Fungus v Aedes aegypti: battle on
Scientists looking to combat the Zika virus are trying to “weaponise” a fungus called Metarhizium brunneum which has the happy knack of being able to eat mosquito larvae from the inside out, Wired reports. Research published in PLOS Pathogens has shown that the fungus spore sticks to the mosquito larva, then “eats its way through the exoskeleton and starts to grow, fast”. The larva itself helps the process by eating more spores, which work their way through its gut and into its body cavity. The fungus grows, destroying the larva from the inside. “The fungus actually attacks mosquitoes in two ways. One variety of the fungus spore, the conidium, is airborne — it attacks adult mosquitoes. The blastospore, though, does better underwater — that’s the one that attacks the larvae … [and] is so much more virulent than the conidium. Mosquitoes are now developing resistance to pesticides, but it’s harder to resist predators and parasites that are evolving right along with them. Metarhizium brunneum could be a crucial part of the arsenal [against Zika] — as long as it doesn’t spread so widely that it starts killing more than mosquitoes.”
Aussie heads WHO’s Health Emergencies program
Dr Peter Salama, a medical epidemiologist and a University of Melbourne and Harvard University alumnus, has been appointed as the Executive Director of the World Health Organization’s (WHO) new Health Emergencies Program.

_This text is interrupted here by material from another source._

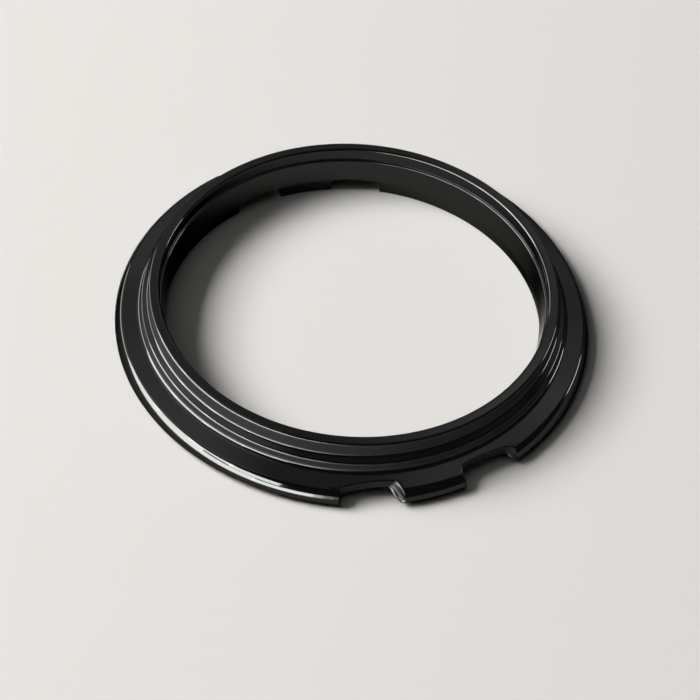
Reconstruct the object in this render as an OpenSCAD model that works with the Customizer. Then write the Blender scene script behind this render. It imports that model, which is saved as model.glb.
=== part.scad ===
// Fixed watch bezel: a turned and milled ring with two raised steps, a sloping brim,
// a bore that seats the crystal, and a thin skirt that drops over the neck of the case.
// Millimetres. Z = 0 is the foot of the skirt, +Z points to the crystal,
// and the first of the two tabs lies on the -Y axis, at the wearer's end of the dial.

/* [Ring] */
// Overall height, from the foot of the skirt to the inner edge of the top face
ring_h = 4.91; // [4.7:0.01:5.6]
// Height of the rim above the foot of the skirt
rim_lift = 0.50; // [0.2:0.05:0.6]

/* [Crystal seat and bore] */
// Diameter of the bore that the crystal and its gasket press into; the whole ring is built round it
seat_d = 34.04; // [30:0.02:40]
// Depth of the seat below the top face
seat_depth = 1.29; // [0.9:0.01:1.6]
// Width of the ledge at the bottom of the seat
seat_ledge_w = 0.18; // [0.12:0.01:0.3]
// How far the bore closes in from the seat's ledge to its throat
throat_draft = 0.31; // [0.2:0.01:0.36]

/* [Top face and steps] */
// Width of the top face, from the seat to the upper riser
land_w = 0.98; // [0.8:0.01:1.1]
// How far the top face falls towards its outer edge
land_fall = 0.11; // [0.02:0.01:0.2]
// Height of the upper riser
upper_riser_h = 1.38; // [1.2:0.01:1.5]
// Width of the ledge between the two risers
ledge_w = 0.69; // [0.5:0.01:0.8]
// How far that ledge falls towards its outer edge
ledge_fall = 0.30; // [0.1:0.01:0.4]
// Height of the lower riser
lower_riser_h = 0.94; // [0.8:0.01:1.05]
// Radius of the fillet at the foot of the upper riser
ledge_fillet_r = 0.12; // [0.05:0.01:0.2]
// Radius of the fillet at the foot of the lower riser
brim_fillet_r = 0.28; // [0.1:0.01:0.35]
// Radius that breaks the sharp turned edges
edge_r = 0.05; // [0.03:0.01:0.05]

/* [Brim and rim] */
// Width of the brim, from the lower riser to its edge
brim_w = 1.77; // [1.6:0.01:2.2]
// How far the brim falls from the lower riser to its edge
brim_fall = 0.50; // [0.3:0.01:0.6]
// Thickness of the brim, measured straight down where its underside turns down to the rim
brim_t = 0.85; // [0.7:0.01:0.9]
// Width of the steep polished bevel from the edge of the brim out to the rim
bevel_w = 0.54; // [0.4:0.01:0.65]
// Height of the upright band at the rim, up to where it would meet the bevel in a corner
rim_band_h = 0.28; // [0.24:0.01:0.4]
// Radius that rounds the band over into the bevel
rim_round_r = 0.60; // [0.3:0.05:0.65]
// Width of the flat foot under the rim
rim_foot_w = 0.16; // [0.12:0.01:0.3]

/* [Skirt and underside] */
// How far the inside of the skirt, which goes over the neck of the case, stands in from the seat
skirt_inset = 0.28; // [0.2:0.01:0.4]
// Thickness of the skirt's wall
skirt_wall = 1.16; // [0.9:0.01:1.25]
// Height of the throat above the foot of the skirt
throat_lift = 1.42; // [1.2:0.01:1.6]
// How far the underside of the brim falls from the skirt to its break
under_fall = 0.17; // [0.05:0.01:0.25]
// Distance from the deepest point of the rim notches in to the break, where the underside turns down
under_break_in = 0.25; // [0.1:0.05:0.4]

/* [Tabs and notches] */
// Angle from a tab's centre line to the centre of each rim notch beside it
rim_notch_pitch = 14.97; // [14:0.01:18]
// Angle that each rim notch takes up at the rim
rim_notch_angle = 14.70; // [12:0.1:16]
// Angle by which a rim notch's end beside the tab closes in from the rim to the wall
rim_notch_tab_flare = 1.45; // [0.5:0.05:2]
// Angle by which a rim notch's other end closes in from the rim to the wall
rim_notch_end_flare = 0.50; // [0.2:0.05:1.5]
// Depth of the rim notches at their deepest, measured in from the rim
rim_notch_depth = 1.42; // [1.1:0.01:1.5]
// Angle from a tab's centre line to the deepest point of each rim notch beside it
rim_notch_deep_pitch = 12.85; // [11:0.05:15]
// Radius of the large cutter that hollows the wall of the rim notches
rim_notch_cutter_r = 17.8; // [14:0.1:30]
// Radius of the inner corners of the rim notches
rim_notch_corner_r = 0.25; // [0.2:0.01:0.35]
// Angle from a tab's centre line to the centre of each skirt notch beside it
skirt_notch_pitch = 15.95; // [15:0.01:18]
// Width of each skirt notch, between its parallel sides
skirt_notch_w = 4.48; // [4:0.01:5]
// How far the skirt notches run up past the edge of the throat
skirt_notch_over = 0.04; // [0.02:0.01:0.1]
// Radius that the cutter leaves in the top corners of the skirt notches
skirt_notch_corner_r = 0.50; // [0.2:0.01:0.6]
// Angle by which the second tab is off the diameter of the first, towards +X
tab_key_angle = 4.55; // [0:0.05:6]

/* [Case seal] */
// Diameter of the seal's rubber cord
seal_cord_d = 0.70; // [0.6:0.01:0.75]
// How far the seal stands out of its groove
seal_proud = 0.12; // [0.05:0.01:0.2]
// Gap between the cord and each wall of its groove
seal_clearance = 0.03; // [0.02:0.01:0.06]
// Metal between the skirt and the seal's groove
seal_land_w = 0.14; // [0.12:0.01:0.16]

/* [Hidden] */
$fn = 180;
ARC_STEPS = 5;
WALL_STEPS = 8;
OVERCUT = 1;

// Radii, from the bore outwards
seat_r = seat_d / 2;
ledge_lip_r = seat_r - seat_ledge_w;
throat_r = ledge_lip_r - throat_draft;
skirt_in_r = seat_r - skirt_inset;
skirt_out_r = skirt_in_r + skirt_wall;
land_out_r = seat_r + land_w;
ledge_out_r = land_out_r + ledge_w;
brim_out_r = ledge_out_r + brim_w;
rim_r = brim_out_r + bevel_w;
rim_foot_r = rim_r - rim_foot_w;
rim_notch_deep_r = rim_r - rim_notch_depth;

// Heights, from the top face down
land_out_z = ring_h - land_fall;
ledge_in_z = land_out_z - upper_riser_h;
ledge_out_z = ledge_in_z - ledge_fall;
brim_in_z = ledge_out_z - lower_riser_h;
brim_out_z = brim_in_z - brim_fall;
seat_floor_z = ring_h - seat_depth;

// Underside, which follows the slope of the brim above it
brim_slope = brim_fall / (brim_out_r - ledge_out_r);
under_break_r = rim_notch_deep_r - under_break_in;
brim_at_break_z = brim_in_z - brim_slope * (under_break_r - ledge_out_r);
under_break_z = brim_at_break_z - brim_t;
under_in_z = under_break_z + under_fall;
skirt_step = skirt_in_r - throat_r;

// Groove of the seal, just outside the skirt
groove_in_r = skirt_out_r + seal_land_w;
groove_w = seal_cord_d + 2 * seal_clearance;
seal_r = groove_in_r + groove_w / 2;
seal_under_z = under_in_z - under_fall * (seal_r - skirt_out_r) / (under_break_r - skirt_out_r);
seal_z = seal_under_z - seal_proud + seal_cord_d / 2;
groove_roof_z = seal_z + seal_cord_d / 2;

// Direction of each tab's centre line
TAB_ANGLES = [-90, 90 - tab_key_angle];

// Turned outline of the ring: radius, height and rounding of each corner in turn
ring_outline = [
    [skirt_in_r, 0, edge_r],
    [skirt_out_r, 0, edge_r],
    [skirt_out_r, under_in_z, edge_r],
    [under_break_r, under_break_z, 0],
    [rim_foot_r, rim_lift, edge_r],
    [rim_r, rim_lift, edge_r],
    [rim_r, rim_lift + rim_band_h, rim_round_r],
    [brim_out_r, brim_out_z, edge_r],
    [ledge_out_r, brim_in_z, brim_fillet_r],
    [ledge_out_r, ledge_out_z, edge_r],
    [land_out_r, ledge_in_z, ledge_fillet_r],
    [land_out_r, land_out_z, edge_r],
    [seat_r, ring_h, edge_r],
    [seat_r, seat_floor_z, edge_r],
    [ledge_lip_r, seat_floor_z, edge_r],
    [throat_r, throat_lift, 0],
    [skirt_in_r, throat_lift - skirt_step, 0]
];

function unit(v) = v / norm(v);

// Points of the arc that rounds corner p between its neighbours
function round_corner(before, p, after, r) =
    let (
        to_before = unit(before - p),
        to_after = unit(after - p),
        half = acos(to_before * to_after) / 2,
        reach = r / tan(half),
        centre = p + unit(to_before + to_after) * r / sin(half),
        first = (p + to_before * reach - centre) / r,
        last = (p + to_after * reach - centre) / r,
        sweep = 180 - 2 * half
    )
    [for (i = [0 : ARC_STEPS])
        let (a = sweep * i / ARC_STEPS)
        centre + r * (sin(sweep - a) * first + sin(a) * last) / sin(sweep)];

function xy(corner) = [corner[0], corner[1]];

function rounded(corners) =
    let (n = len(corners))
    [for (i = [0 : n - 1])
        let (p = corners[i], before = corners[(i + n - 1) % n], after = corners[(i + 1) % n])
        each p[2] > 0 ? round_corner(xy(before), xy(p), xy(after), p[2]) : [xy(p)]];

function polar(r, angle) = r * [cos(angle), sin(angle)];

// Radius of a rim notch's wall at an angle from the tab's centre line
function rim_notch_wall_r(angle) =
    let (
        cutter_centre_r = rim_notch_deep_r + rim_notch_cutter_r,
        off = angle - rim_notch_deep_pitch
    )
    cutter_centre_r * cos(off) - sqrt(pow(rim_notch_cutter_r, 2) - pow(cutter_centre_r * sin(off), 2));

// Cutter for the rim notch on one side of a tab, right through the brim. Its wall is hollow
// and deepest near the tab, its inner corners are round, and its ends open towards the rim.
module rim_notch(tab, side) {
    tab_end = rim_notch_pitch - rim_notch_angle / 2;
    far_end = rim_notch_pitch + rim_notch_angle / 2;
    wall_start = tab_end + rim_notch_tab_flare;
    wall_end = far_end - rim_notch_end_flare;
    wall = [for (i = [0 : WALL_STEPS])
        let (
            angle = wall_start + (wall_end - wall_start) * i / WALL_STEPS,
            corner_r = i == 0 || i == WALL_STEPS ? rim_notch_corner_r : 0
        )
        [each polar(rim_notch_wall_r(angle), side * angle), corner_r]];
    outside = [for (end = [[far_end, wall_end], [tab_end, wall_start]])
        let (
            at_rim = polar(rim_r, side * end[0]),
            at_wall = polar(rim_notch_wall_r(end[1]), side * end[1])
        )
        [each at_rim + OVERCUT * unit(at_rim - at_wall), 0]];
    rotate([0, 0, tab])
        translate([0, 0, -OVERCUT])
            linear_extrude(height = brim_in_z + 2 * OVERCUT)
                polygon(rounded(concat(wall, outside)));
}

// Cutter for one skirt notch, from the bore out into the seal's groove, with round top corners
module skirt_notch(middle) {
    inner_r = throat_r - OVERCUT;
    half_w = skirt_notch_w / 2;
    roof_z = throat_lift + skirt_notch_over;
    rotate([90, 0, 90 + middle])
        translate([0, 0, inner_r])
            linear_extrude(height = seal_r - inner_r)
                polygon(rounded([
                    [-half_w, -OVERCUT, 0],
                    [half_w, -OVERCUT, 0],
                    [half_w, roof_z, skirt_notch_corner_r],
                    [-half_w, roof_z, skirt_notch_corner_r]
                ]));
}

module bezel_ring() {
    color("#17181a")
        difference() {
            rotate_extrude()
                polygon(rounded(ring_outline));
            rotate_extrude()
                translate([groove_in_r, 0])
                    square([groove_w, groove_roof_z]);
            for (tab = TAB_ANGLES, side = [-1, 1]) {
                rim_notch(tab, side);
                skirt_notch(tab + side * skirt_notch_pitch);
            }
        }
}

// Rubber ring that seals the underside of the brim against the case
module case_seal() {
    color("#26282a")
        rotate_extrude()
            translate([seal_r, seal_z])
                circle(d = seal_cord_d);
}

bezel_ring();
case_seal();
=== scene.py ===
"""A polished black watch bezel and its case seal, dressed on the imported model.

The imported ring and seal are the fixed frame. The ring's visible skin is worked out again here as
one closed grid, a turned profile carried round the axis, with every edge's real rounding and with
the milled notches run into the same grid. Sizes are millimetres until a mesh is made.
"""

import logging
import math
from collections.abc import Callable
from dataclasses import dataclass, field
from enum import Enum

import bpy
import numpy as np
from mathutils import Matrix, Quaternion, Vector


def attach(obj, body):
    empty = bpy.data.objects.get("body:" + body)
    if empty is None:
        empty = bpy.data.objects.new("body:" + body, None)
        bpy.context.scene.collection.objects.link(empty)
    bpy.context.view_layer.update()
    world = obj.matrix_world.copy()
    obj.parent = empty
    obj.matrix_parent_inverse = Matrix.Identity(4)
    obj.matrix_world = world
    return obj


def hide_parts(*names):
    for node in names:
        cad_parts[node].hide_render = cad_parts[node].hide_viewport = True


LOG = logging.getLogger("bezel")
MM = 0.001
FRAME_PIXELS = 700
FRONT = 247.3
MILLED = "milled"
REFERENCE_R = 20.0
FINE_R = 0.1
FINE_CHORDS = 4
ARC_CHORDS = 6
HAIR = 1e-6

Span = tuple[float, float]
Values = np.ndarray | float

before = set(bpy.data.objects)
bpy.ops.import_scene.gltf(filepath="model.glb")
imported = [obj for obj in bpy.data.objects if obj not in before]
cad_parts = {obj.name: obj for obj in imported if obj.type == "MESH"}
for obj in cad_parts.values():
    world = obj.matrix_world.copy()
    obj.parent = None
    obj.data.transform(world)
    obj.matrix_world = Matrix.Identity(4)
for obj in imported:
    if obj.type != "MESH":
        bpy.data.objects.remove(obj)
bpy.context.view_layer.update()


def linear(hex_colour: str) -> tuple[float, float, float, float]:
    """Turns an sRGB hex colour into a linear one.

    Args:
        hex_colour: The colour, such as "#1a1b1d".

    Returns:
        Linear red, green and blue, and an alpha of 1.
    """
    shares = [int(hex_colour[i : i + 2], 16) / 255 for i in (1, 3, 5)]
    red, green, blue = [c / 12.92 if c <= 0.04045 else ((c + 0.055) / 1.055) ** 2.4 for c in shares]
    return red, green, blue, 1.0


def placed(name: str, data: bpy.types.ID) -> bpy.types.Object:
    """Returns a new object of the scene that shows a mesh, a lamp or a camera."""
    made = bpy.data.objects.new(name, data)
    bpy.context.scene.collection.objects.link(made)
    return made


def toward(azimuth: float, elevation: float) -> Vector:
    """Returns the direction at an azimuth and an elevation, given in degrees."""
    turn, lift = math.radians(azimuth), math.radians(elevation)
    return Vector((math.cos(lift) * math.cos(turn), math.cos(lift) * math.sin(turn), math.sin(lift)))


def ease(share: np.ndarray) -> np.ndarray:
    """Goes smoothly from 0 to 1 as share does: 3 s squared less 2 s cubed."""
    held = np.clip(share, 0.0, 1.0)
    return held * held * (3.0 - 2.0 * held)


def rounding(rho: float, turn: np.ndarray) -> tuple[np.ndarray, np.ndarray]:
    """Goes round an edge: at turn a it has dropped by rho (1 - cos a) and is rho (1 - sin a) behind."""
    return rho * (1 - np.cos(turn)), rho * (1 - np.sin(turn))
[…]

Dr Salama, 47, has spent the last 18 months as the United Nations Children’s Emergency Fund (UNICEF) Regional Director for Middle East and North Africa and Global Emergency Coordinator for the crises in Syria, Iraq and Yemen. Before that was UNICEF’s Country Representative in Ethiopia and Zimbabwe, as Global Coordinator for Ebola, and as Chief of Global Health. He previously worked at the Centers for Disease Control in the US and with Medecins Sans Frontieres. According to a statement from the WHO: “WHO’s new Health Emergencies Program is designed to deliver rapid, predictable and comprehensive support to countries and communities as they prepare for, face or recover from emergencies caused by any type of hazard to human health, whether disease outbreaks, natural or man-made disasters or conflicts. The development of the new Program is the result of a reform effort, based on recommendations from a range of independent and expert external reports, involving all levels of WHO — country offices, regional offices and headquarters.